* Set exercise
Using the records that appear below, write out exactly the lines from the one with "cover_shell();" through the one with "for node in", keeping both end lines.

CAD and scene scripts
>> BEGIN

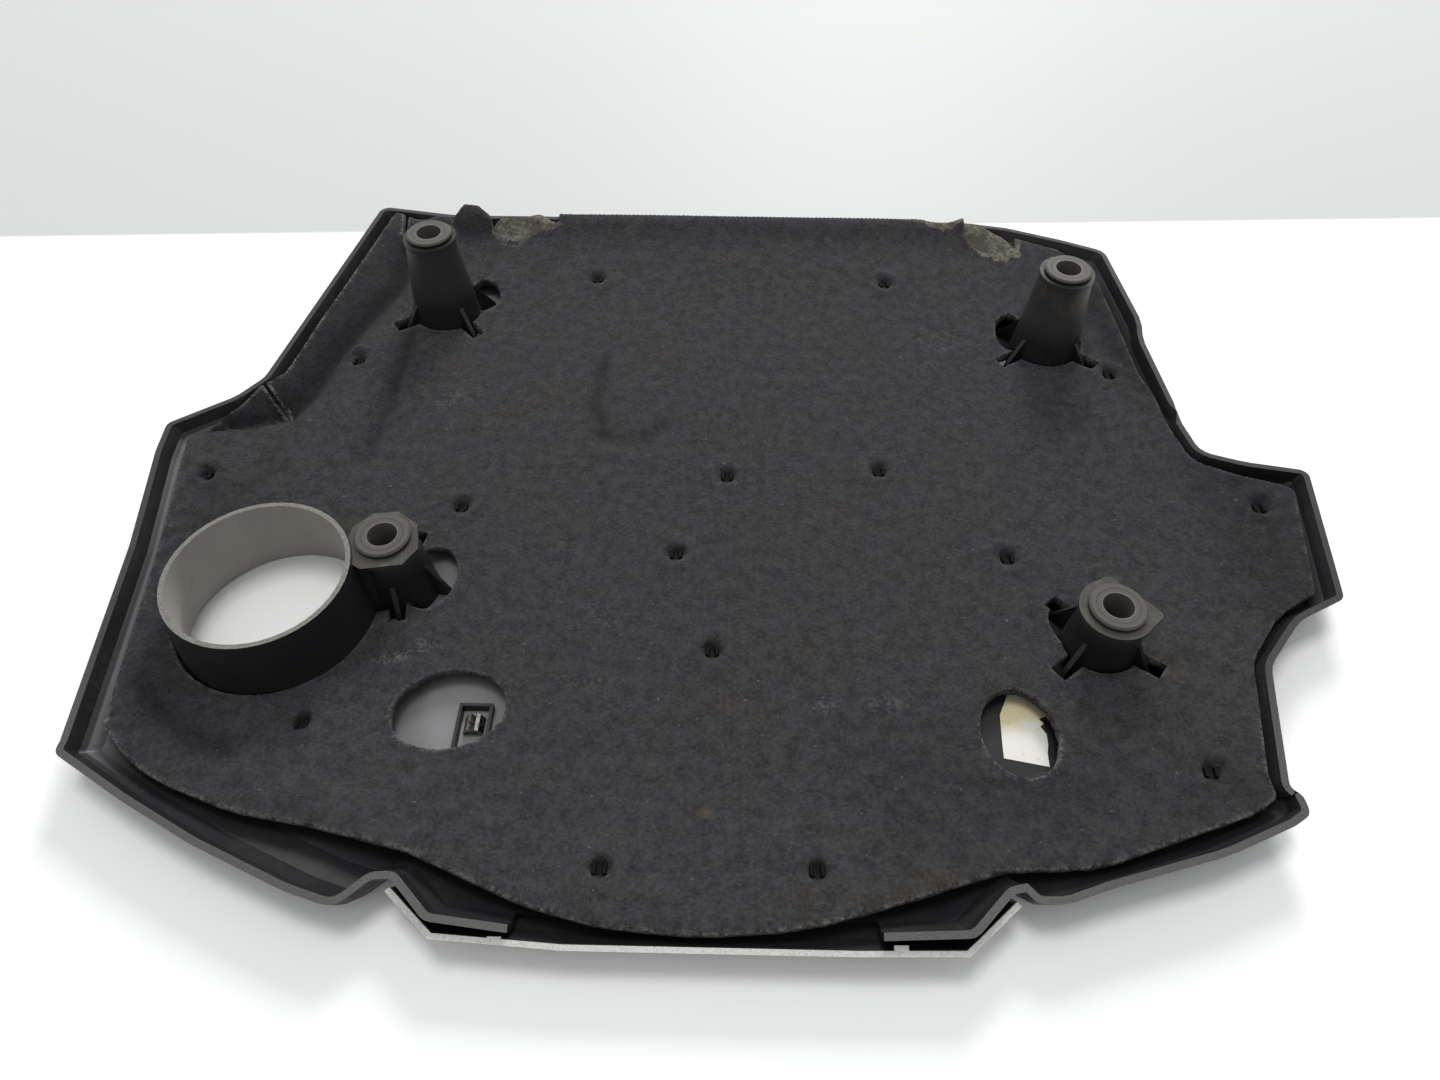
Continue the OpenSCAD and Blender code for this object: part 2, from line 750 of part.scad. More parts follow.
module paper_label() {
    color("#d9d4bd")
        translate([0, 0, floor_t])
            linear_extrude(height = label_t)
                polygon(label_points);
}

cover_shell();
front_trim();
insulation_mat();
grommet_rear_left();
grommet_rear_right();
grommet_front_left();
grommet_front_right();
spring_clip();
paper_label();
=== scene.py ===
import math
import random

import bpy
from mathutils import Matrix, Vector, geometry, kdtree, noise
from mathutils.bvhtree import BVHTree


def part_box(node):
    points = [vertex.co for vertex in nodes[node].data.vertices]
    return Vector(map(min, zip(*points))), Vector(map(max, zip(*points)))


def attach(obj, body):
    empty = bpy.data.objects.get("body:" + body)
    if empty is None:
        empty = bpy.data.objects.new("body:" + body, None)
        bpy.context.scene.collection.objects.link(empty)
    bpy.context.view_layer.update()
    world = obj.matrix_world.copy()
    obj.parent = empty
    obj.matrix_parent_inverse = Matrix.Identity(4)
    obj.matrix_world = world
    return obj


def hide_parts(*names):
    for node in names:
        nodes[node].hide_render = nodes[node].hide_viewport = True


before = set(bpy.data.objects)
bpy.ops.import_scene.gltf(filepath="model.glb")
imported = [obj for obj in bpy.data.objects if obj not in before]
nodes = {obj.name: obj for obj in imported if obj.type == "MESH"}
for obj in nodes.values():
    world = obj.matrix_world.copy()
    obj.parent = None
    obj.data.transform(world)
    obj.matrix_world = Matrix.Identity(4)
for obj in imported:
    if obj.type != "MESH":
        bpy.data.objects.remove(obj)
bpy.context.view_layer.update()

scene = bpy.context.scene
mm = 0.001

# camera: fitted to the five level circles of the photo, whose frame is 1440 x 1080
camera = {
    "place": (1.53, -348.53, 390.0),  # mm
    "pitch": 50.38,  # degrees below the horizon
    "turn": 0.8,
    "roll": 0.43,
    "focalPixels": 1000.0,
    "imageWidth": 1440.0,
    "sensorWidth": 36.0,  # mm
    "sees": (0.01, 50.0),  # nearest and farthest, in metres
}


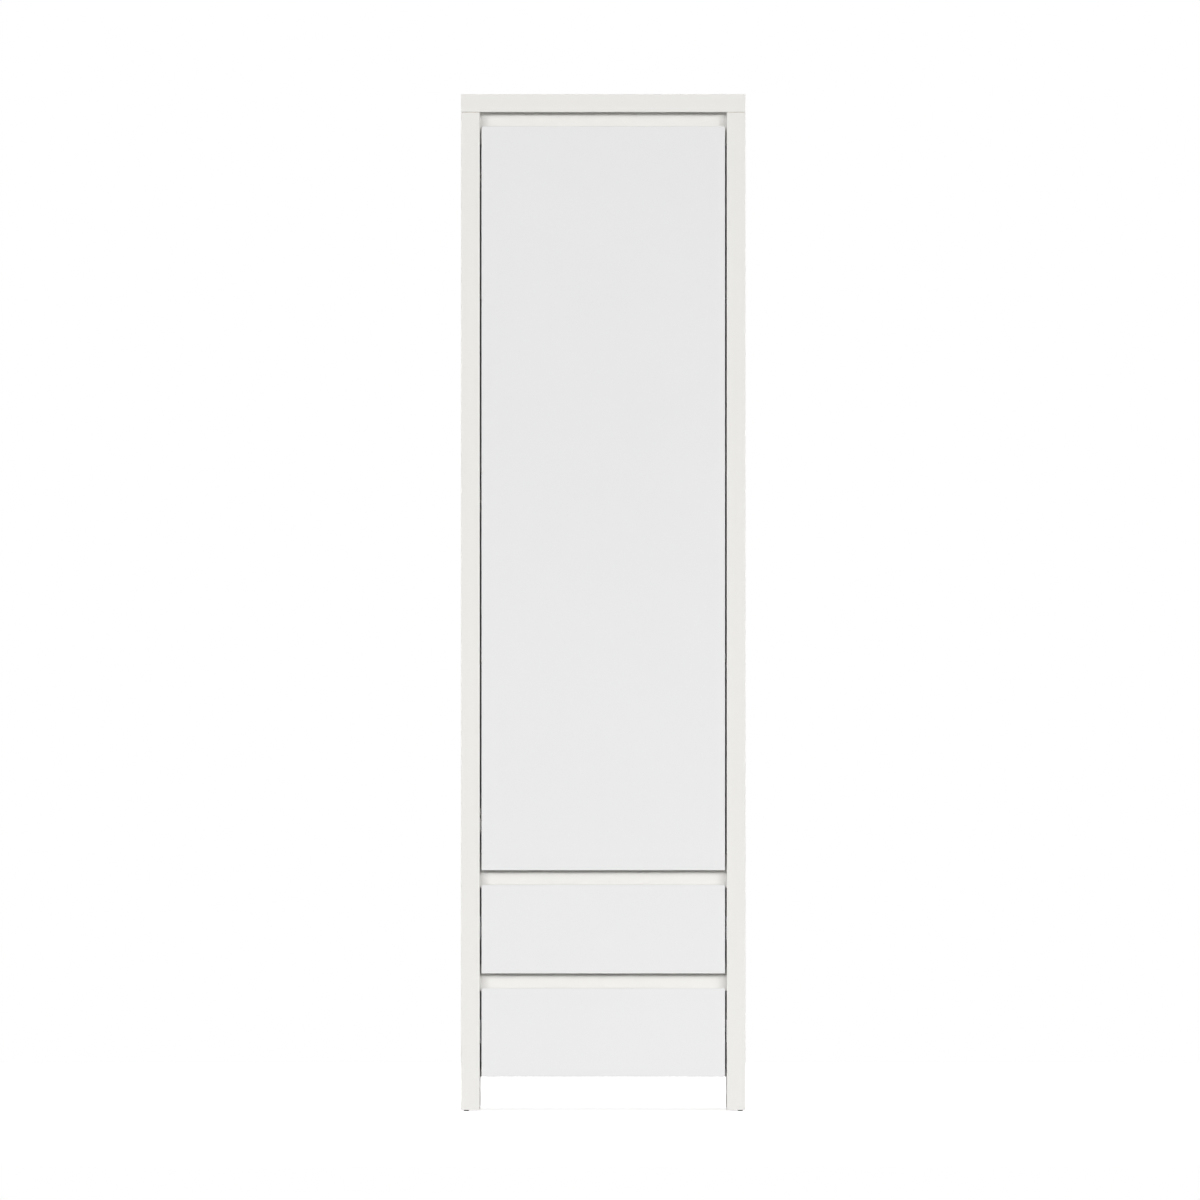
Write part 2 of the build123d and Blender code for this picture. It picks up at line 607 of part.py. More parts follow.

>> END

* Result below
cover_shell();
front_trim();
insulation_mat();
grommet_rear_left();
grommet_rear_right();
grommet_front_left();
grommet_front_right();
spring_clip();
paper_label();
=== scene.py ===
import math
import random

import bpy
from mathutils import Matrix, Vector, geometry, kdtree, noise
from mathutils.bvhtree import BVHTree


def part_box(node):
    points = [vertex.co for vertex in nodes[node].data.vertices]
    return Vector(map(min, zip(*points))), Vector(map(max, zip(*points)))


def attach(obj, body):
    empty = bpy.data.objects.get("body:" + body)
    if empty is None:
        empty = bpy.data.objects.new("body:" + body, None)
        bpy.context.scene.collection.objects.link(empty)
    bpy.context.view_layer.update()
    world = obj.matrix_world.copy()
    obj.parent = empty
    obj.matrix_parent_inverse = Matrix.Identity(4)
    obj.matrix_world = world
    return obj


def hide_parts(*names):
    for node in names:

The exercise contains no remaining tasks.